The film's story is extremely old-fashioned, and must have been even when it was made in 1920. It's rooted in rural values and the power of tradition. The poor young man Söfren (Einar Röd) has traveled to a small village to try out for the position of village parson. He wants the post because then he'll be able to marry his sweetheart Mari (Greta Almroth), but in a cruelly ironic twist, he gets the job only to find out that by local tradition he'll have to marry the elderly widow (Hildur Carlberg) of the previous parson. He marries the old woman, partially tricked into it by drunkeness and, perhaps, an enchanted piece of herring, and passes Mari off as his sister, biding his time for the old woman to die so that he'll be able to marry his lover instead.
Dreyer exploits the scenario for some broad comic set pieces, the tone of which jars against the film's general melancholy. Söfren's attempts to evade the widow and get some time alone with his real beloved are comically satisfying, especially when he continually thinks he's flirting with his lover when actually he's accidentally making loving gestures at the widow's equally ancient servant. Also very funny is the early sequence in which Söfren observes two stuffy rivals who are trying out for the parson's job; he sabotages one of them by sticking a feather on his head so that his preaching inspires only laughter from the parishioners. The strangest moment, though, is the scene where Söfren dresses up as the devil, presumably to scare his elderly bride, wearing a sheet painted with a frightening face, with horns and big flopping ears.
Despite the many comic moments, the overall tone of the film is grim and melancholy. Dreyer portrays the widow mostly as a foreboding, exaggeratedly dour presence, her face heavily lined, her mouth permanently twisted into a scowl, captured in numerous closeups of her looking disapprovingly at her unhappy husband. Towards the end of the film, though, the treatment of the widow abruptly shifts to a much more sentimental depiction, pretty much without warning: at one moment Dreyer portrays her as a witch and a harridan, and the next he's suddenly treating her much more warmly, fleshing out the tragic details of her past and making her a much more sympathetic character. The shift to sentimental romanticism is clumsily handled, perhaps, but it makes the film's ending movingly poetic, unexpectedly exploring the pathos of the widow's situation rather than just using her attachment to Söfren as a source of comic relief.

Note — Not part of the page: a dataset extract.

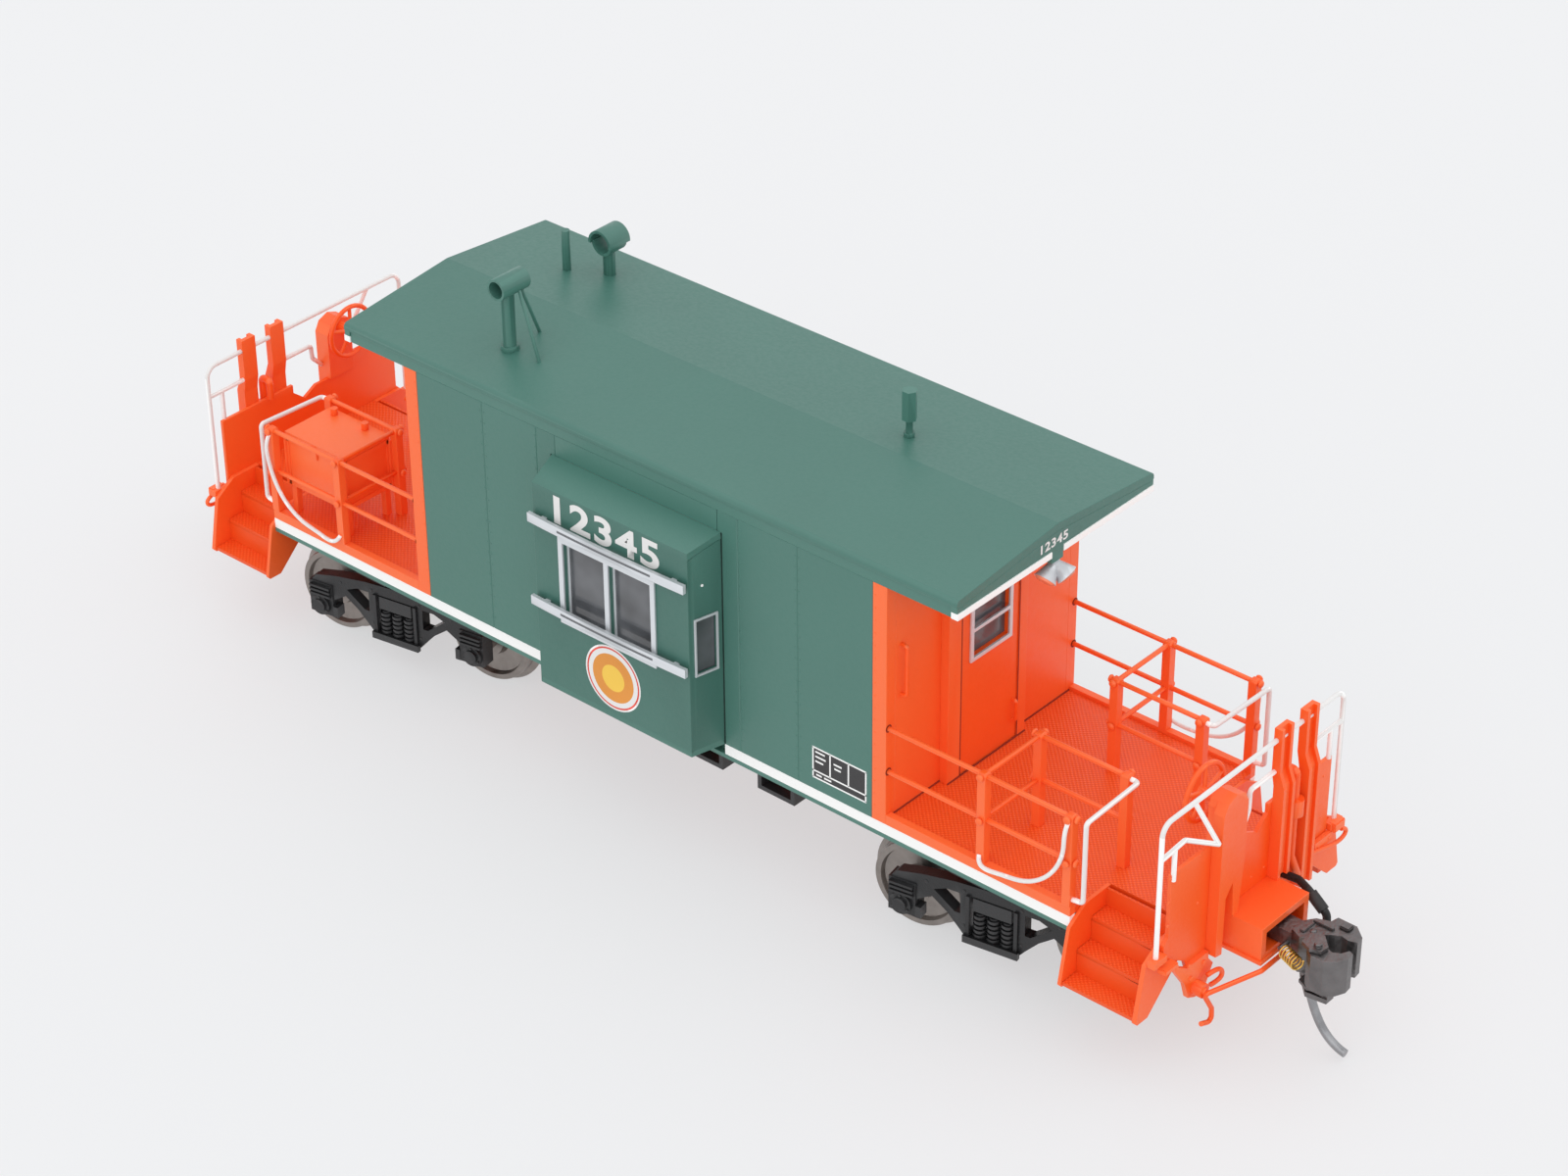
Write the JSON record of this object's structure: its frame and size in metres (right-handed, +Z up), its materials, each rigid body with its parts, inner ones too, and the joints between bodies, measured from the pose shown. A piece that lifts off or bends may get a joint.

At its best, The Parson's Widow is a tribute to rural tradition, capturing the feel of this small and tight-knit community where old ways are still dominant and life paths are decided by customs passed down through the generations. Dreyer shot on location in the countryside, and this lends the film a grounded, clear-eyed realism, with ascetically beautiful natural landscapes, billowing waterfalls, fields of waving grassy stalks. The locals dance and celebrate, and Dreyer shows real affection for these rural rituals, rooted as they are in ancient traditions and made necessary by poverty and limited means. This is an interesting early film from the future master, a comedy that neatly balances its humor with the darker emotions at its core.